→ **Exercise instructions**: Write out the whole listing exactly as it stands.

::: Data segment

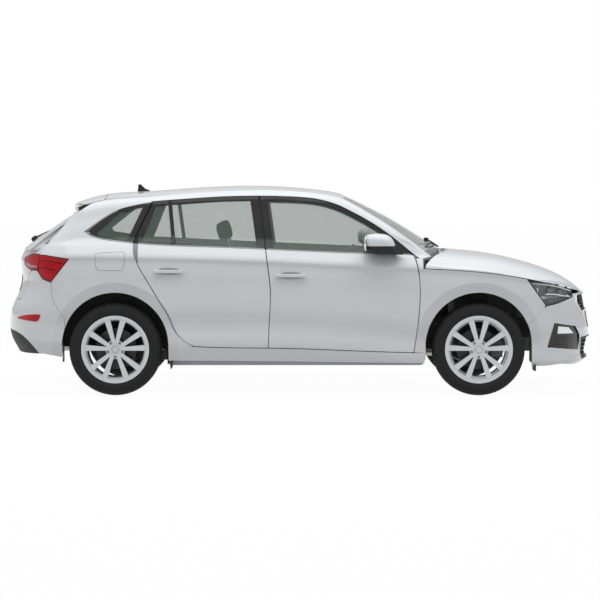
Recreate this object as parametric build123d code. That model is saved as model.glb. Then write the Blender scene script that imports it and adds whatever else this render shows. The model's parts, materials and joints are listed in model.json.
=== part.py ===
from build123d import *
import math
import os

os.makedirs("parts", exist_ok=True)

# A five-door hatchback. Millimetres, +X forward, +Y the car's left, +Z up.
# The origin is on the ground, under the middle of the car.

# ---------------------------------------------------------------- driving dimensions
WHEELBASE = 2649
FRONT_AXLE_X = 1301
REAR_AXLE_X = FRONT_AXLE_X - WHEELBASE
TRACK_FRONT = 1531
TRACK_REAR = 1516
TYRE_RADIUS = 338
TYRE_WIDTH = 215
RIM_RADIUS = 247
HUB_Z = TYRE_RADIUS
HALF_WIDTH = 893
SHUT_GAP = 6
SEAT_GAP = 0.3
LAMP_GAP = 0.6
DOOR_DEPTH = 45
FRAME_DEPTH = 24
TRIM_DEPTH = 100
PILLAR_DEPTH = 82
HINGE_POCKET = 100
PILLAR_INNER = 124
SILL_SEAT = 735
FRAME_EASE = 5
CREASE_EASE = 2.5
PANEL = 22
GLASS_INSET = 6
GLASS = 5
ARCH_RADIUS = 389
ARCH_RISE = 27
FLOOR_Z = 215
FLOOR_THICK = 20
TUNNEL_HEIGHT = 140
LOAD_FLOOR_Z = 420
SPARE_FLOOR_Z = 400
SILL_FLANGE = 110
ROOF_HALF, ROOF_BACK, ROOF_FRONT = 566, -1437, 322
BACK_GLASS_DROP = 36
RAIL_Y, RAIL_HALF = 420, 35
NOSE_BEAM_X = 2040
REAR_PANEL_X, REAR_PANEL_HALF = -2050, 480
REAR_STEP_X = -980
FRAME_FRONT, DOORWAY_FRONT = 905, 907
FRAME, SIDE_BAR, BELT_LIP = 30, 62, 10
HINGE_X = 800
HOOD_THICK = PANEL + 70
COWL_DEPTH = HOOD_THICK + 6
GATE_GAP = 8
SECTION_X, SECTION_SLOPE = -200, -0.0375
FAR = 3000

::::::

→ **Final result**:
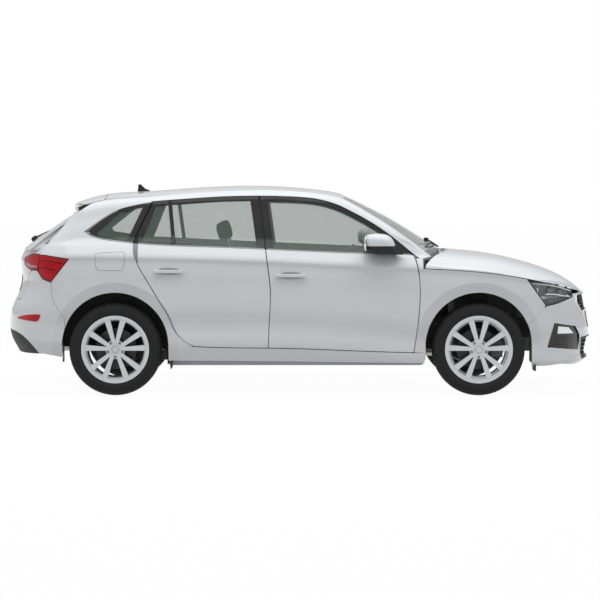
Recreate this object as parametric build123d code. That model is saved as model.glb. Then write the Blender scene script that imports it and adds whatever else this render shows. The model's parts, materials and joints are listed in model.json.
=== part.py ===
from build123d import *
import math
import os

os.makedirs("parts", exist_ok=True)

# A five-door hatchback. Millimetres, +X forward, +Y the car's left, +Z up.
# The origin is on the ground, under the middle of the car.

# ---------------------------------------------------------------- driving dimensions
WHEELBASE = 2649
FRONT_AXLE_X = 1301
REAR_AXLE_X = FRONT_AXLE_X - WHEELBASE
TRACK_FRONT = 1531
TRACK_REAR = 1516
TYRE_RADIUS = 338
TYRE_WIDTH = 215
RIM_RADIUS = 247
HUB_Z = TYRE_RADIUS
HALF_WIDTH = 893
SHUT_GAP = 6
SEAT_GAP = 0.3
LAMP_GAP = 0.6
DOOR_DEPTH = 45
FRAME_DEPTH = 24
TRIM_DEPTH = 100
PILLAR_DEPTH = 82
HINGE_POCKET = 100
PILLAR_INNER = 124
SILL_SEAT = 735
FRAME_EASE = 5
CREASE_EASE = 2.5
PANEL = 22
GLASS_INSET = 6
GLASS = 5
ARCH_RADIUS = 389
ARCH_RISE = 27
FLOOR_Z = 215
FLOOR_THICK = 20
TUNNEL_HEIGHT = 140
LOAD_FLOOR_Z = 420
SPARE_FLOOR_Z = 400
SILL_FLANGE = 110
ROOF_HALF, ROOF_BACK, ROOF_FRONT = 566, -1437, 322
BACK_GLASS_DROP = 36
RAIL_Y, RAIL_HALF = 420, 35
NOSE_BEAM_X = 2040
REAR_PANEL_X, REAR_PANEL_HALF = -2050, 480
REAR_STEP_X = -980
FRAME_FRONT, DOORWAY_FRONT = 905, 907
FRAME, SIDE_BAR, BELT_LIP = 30, 62, 10
HINGE_X = 800
HOOD_THICK = PANEL + 70
COWL_DEPTH = HOOD_THICK + 6
GATE_GAP = 8
SECTION_X, SECTION_SLOPE = -200, -0.0375
FAR = 3000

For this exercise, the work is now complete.